The essential difference is that ALL voters can change their choice for subsequent rounds - the system is called "exhaustive ballots" and was used at all the SGMs and primaries I have attended.

jack c

So nothing about all the lies that the No campaign have been putting out?

It doesn't add up...

There are several rounds of candidate selection by MPs before the final pair are put into a runoff election for the membership. I don't suppose the interviewer had the wit to ask why Clegg wasn't sharing the Lib Dem leadership with Huhne and Hughes and Farron in proportion to votes cast in a PR election.

Modicum

Because it wouldn't have been a witty question.

PR is for parliaments. Absolutely nobody advocates using it to elect a single office-holder, like a president or party leader.

David Belchamber

Super Blue highlights the difference succinctly at 4.02 above. Didn't Ed Miliband make the same mistake a couple of days ago?

If the two leading protagonists for the Yes vote don't even know how it works, what hope is there for the average voter? You just cannot vote for something you don't understand.

With AV, once you have cast your initial vote and also indicated all your various preferences, it is purely chance that dictates how your next vote is cast (if it becomes necessary). 'Exhaustive ballots' are the equivalent of a series of FPTP elections with each voter having total control over one single vote each time (a bit like a Bill going through Parliament with a series of amendments).

Cannot CCHQ get someone to analyse succinctly and accurately this essential difference in principle between the two systems and then publicise it?
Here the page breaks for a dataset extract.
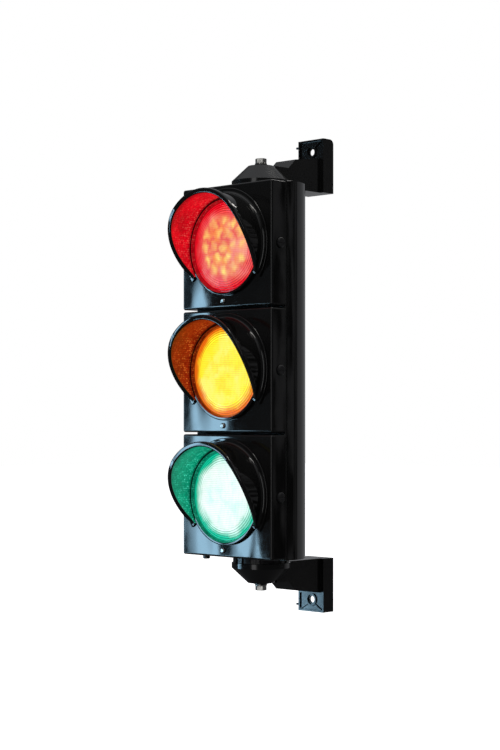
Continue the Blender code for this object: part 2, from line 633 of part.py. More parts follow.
def make_visor(colour, middle, parent):
    """Cutaway visor: a flanged tube round the top and sides, its mouth cut back towards the bottom."""
    steps = 30
    bm = bmesh.new()
    rows = []
    for i in range(steps + 1):
        turn = math.radians(VISOR_HALF_TURN * (2 * i / steps - 1))
        reach = visor_length(VISOR_OUT * math.cos(turn))
        spare = reach - VISOR_ROOT
        lip = VISOR_OUT + (VISOR_LIP - VISOR_OUT) * min(1.0, 0.4 + spare / 10)
        section = [(VISOR_IN, -GAP), (VISOR_IN, -reach), (lip, -reach), (lip, min(3.5, 0.35 * spare) - reach),
                   (VISOR_OUT, min(6.0, 0.7 * spare) - reach), (VISOR_OUT, -VISOR_ROOT),
                   (VISOR_OUT + 1.2, -2.4), (VISOR_FLANGE - 0.8, -2.0), (VISOR_FLANGE, -1.2),
                   (VISOR_FLANGE, -GAP)]
        rows.append([bm.verts.new((r * math.sin(turn), y, middle + r * math.cos(turn))) for r, y in section])
    count = len(rows[0])
    for here, there in zip(rows, rows[1:]):
        for i in range(count):
            j = (i + 1) % count
            bm.faces.new((here[i], there[i], there[j], here[j]))
    bm.faces.new(rows[0])
    bm.faces.new(rows[-1])
    visor = make(f"visor_{colour}", bm, parent, BLACK_GLOSS)
    pins = bmesh.new()
    for x, z in visor_pins():
        add_turned(pins, rod(1.5, -1.2, DOOR_FRONT + 3), (x, 0, middle + z), TO_BACK, 8)
    combine(visor, pins, "UNION")
    for word, (x, z) in zip(("left", "right"), visor_pins()):
        clip = bmesh.new()
        low = DOOR_FRONT + GAP
        add_turned(clip, tube(1.8, 3.2, low, low + 1), (x, 0, middle + z), TO_BACK, SMALL)
        make(f"visor_clip_{colour}_{word}", clip, parent, ZINC)


def make_latch(colour, middle, parent):
    """Quarter-turn latch through the door's right side; its cam turns up behind the case's hook."""
    knob = bmesh.new()
    add_turned(knob, [(0, HALF - 6.4), (2.5, HALF - 6.4), (2.5, HALF + GAP), (5.0, HALF + GAP),
                      (5.0, HALF + 1.2), (4.2, HALF + 1.8), (0, HALF + 1.8)],
               (0, LATCH_Y, middle), TO_RIGHT, 16)
    latch = make(f"latch_{colour}", knob, parent, BLACK_SATIN)
    cam = bmesh.new()
    add_box(cam, (HALF - 6.4, LATCH_Y - 2.7, middle - 2.7), (HALF - 3.8, LATCH_Y + LATCH_REACH, middle + 2.7))
    combine(latch, cam, "UNION")
    slot = bmesh.new()
    add_box(slot, (HALF + 1.0, LATCH_Y - 6, middle - 0.7), (HALF + 3.0, LATCH_Y + 6, middle + 0.7))
    combine(latch, slot, "DIFFERENCE")


def build():
    """Put the whole head together."""
    root = add_empty("head_frame", (0, 0, 0))
    root.location = (0, -WALL_Y * MM, -MOUNT_Z * MM)
    make_bracket("upper_bracket", 1, TOP_FACE, root)
    make_bracket("lower_bracket", -1, BOTTOM_FACE, root)

    head = add_empty("head_pivot", (0, PIVOT_Y, 0), root)
    make_case(head)
    make_pivot_rings(head)
    make_seal(head)
    make_chassis(head)
    make_wiring(head)
    make_gland(head)
    for index, colour in enumerate(COLOURS):
        middle = section_height(index)
        make_board(colour, middle, head)
        make_hinge_pin(colour, middle, head)
        hinge = add_empty(f"door_hinge_{colour}", (HINGE_X, HINGE_Y, middle), head)
        make_door(colour, middle, hinge)
        make_lens(colour, middle, hinge)
        make_visor(colour, middle, hinge)
        turner = add_empty(f"latch_axis_{colour}", (HALF, LATCH_Y, middle), hinge)
        make_latch(colour, middle, turner)


build()
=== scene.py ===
"""Looks of the three-aspect traffic signal head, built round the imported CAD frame.

Lengths are millimetres in the head's own frame, as in the CAD: X to the right, Y back from the front of
the doors, Z up from the middle of the case. world() turns them into metres in the row's frame.
"""

import json
import math

import bmesh
import bpy
from mathutils import Matrix, Vector

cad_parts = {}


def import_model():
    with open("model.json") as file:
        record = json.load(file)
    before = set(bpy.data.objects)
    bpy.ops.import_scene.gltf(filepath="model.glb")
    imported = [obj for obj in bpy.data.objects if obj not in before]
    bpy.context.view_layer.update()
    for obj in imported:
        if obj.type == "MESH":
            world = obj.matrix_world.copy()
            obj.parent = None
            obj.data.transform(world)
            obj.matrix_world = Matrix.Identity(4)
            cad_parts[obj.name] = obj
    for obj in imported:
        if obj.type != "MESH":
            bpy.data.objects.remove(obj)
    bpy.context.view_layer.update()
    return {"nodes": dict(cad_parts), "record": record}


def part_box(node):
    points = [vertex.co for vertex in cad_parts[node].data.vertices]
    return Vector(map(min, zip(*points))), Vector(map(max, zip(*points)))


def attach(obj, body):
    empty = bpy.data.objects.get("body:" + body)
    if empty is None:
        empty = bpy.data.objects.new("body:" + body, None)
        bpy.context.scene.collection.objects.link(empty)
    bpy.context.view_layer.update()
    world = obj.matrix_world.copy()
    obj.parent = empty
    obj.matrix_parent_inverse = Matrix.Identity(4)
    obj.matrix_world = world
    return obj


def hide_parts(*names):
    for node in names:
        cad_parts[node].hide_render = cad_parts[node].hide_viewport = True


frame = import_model()

MM = 0.001
GAP = 0.3
COLOURS = ("red", "amber", "green")

# --- sizes shared with the CAD ------------------------------------------------------------------------
HALF = 60.0
PITCH = 120.0
CASE_HALF = 180.0
DOOR_HALF = 59.0
DOOR_DEPTH = 19.2
DOOR_FRONT = 3.0
DOOR_WALL = 2.5
DOOR_ROUND = 2.0
CASE_FRONT = 21.5
CASE_BACK = 74.0
CASE_WALL = 3.0
CASE_ROUND = 44.0
LENS_R = 44.0
LENS_RISE = 4.5
LENS_THICK = 2.6
LENS_BACK_R = 41.0
LENS_FLANGE_R = 48.6
LENS_FLANGE_Y = DOOR_FRONT + 1.6
LENS_FLANGE_THICK = 2.0
PRISM_FROM = 32.5
PRISM_PITCH = 2.2
PRISM_GROOVE = 0.5
GRID_PITCH = 3.6
BORE_R = 44.8
RING_R = 47.5
RING_HEIGHT = 3.4
VISOR_IN = 47.9
VISOR_OUT = 50.4
VISOR_LIP = 52.8
VISOR_ROOT = 4.2
VISOR_FLANGE = 55.7
VISOR_LONG = 35.0
VISOR_SHORT = 4.6
VISOR_HALF_TURN = 125.0
PIVOT_Y = 48.6
PIVOT_BOLT_R = 3.0
BOLT_HEAD_R = 5.7
BOLT_HEAD_HIGH = 4.2
WASHER_HOLE_R = 3.3
WASHER_R = 5.9
WASHER_THICK = 1.2
WASHER_CHAMFER = 0.2
TOP_FACE = 181.8
BOTTOM_FACE = 186.5
HUB_R = 28.8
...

There is an awful lot of heat and little light being given off by the arguments that are raging. Please establish the principles!

Account Deleted

Clegg is basically right. The Tory system of choosing its leader is much closer to AV than it is to FPTP. Speaking briefly to non-technical people, it is not a great exaggeration to say what he said. It is more accurate than the Yes campaign claim that lots of countries use the British system of FPTP (hint: the US doesn't, given its primary system. Only Canada comes to mind.)

Account Deleted

Sorry, I meant to say more accurate than the "No" campaign claim...

anon

Yet more Calamity Clegg porkies!

Victor Southern

The public discussion on AV has been led by two very strange alliances. I am dismayed by the lack of clarity of thought displayed.I was initially sympathetic to AV having attended meetings to hear the values of both sides. My main attraction to AV was the very poor case put at those discussions for FPTP. As the weeks have gone by I have seen the AV side attempting to justify its case with a set of equally illogical and often absurd propositions.

I feel that it was for the AV camp to make the running, not for the present system to do so - we know how that works.

On balance and after a lot of thought I do not see that the AV camp have made their case with enough logic and truth to convince. For that reason I have decided firmly to vote No.

robert

Nick Clegg told numerous lies during the General Election and is still doing it.
Clegg knows that it was not AV that elected Mr Cameron as party leader but chose to tell the lie in any event.
If you have experienced Liberal Democrats during a general election then you will know they fight dirty.

robert

Over 50 countries throughout the world use FPTP.
Only 3 countries use AV.

HYUFD

Robert - Not really true. France has run-off voting, effectively AV, as does India for its president, and much of Latin America and Russia. Most EU countries use PR, as does Israel, New Zealand and Japan. Indeed even the USA effectively has AV, as most presidential and congressional candidates must get 50% (albeit they tend not to have as large minor parties).

Ian

Fact remains that if the Tories had used FPTP then David Davis would be the Leader, for sure, and Gordon Brown would be the PM, quite probably.

Leon Steed

If Conservative MPs had known in advance that FPTP was being used in the last leadership election, how do we know, for sure, that they would have voted the same way? However, supposing FPTP had been used and MPs had voted the same way, would it have been "fair" that David Cameron had been denied victory due to the decision of Ken Clarke and Liam Fox to stand, something over which he had no control? At least AV eliminates this unfairness by effectively reducing each election to a two-horse race.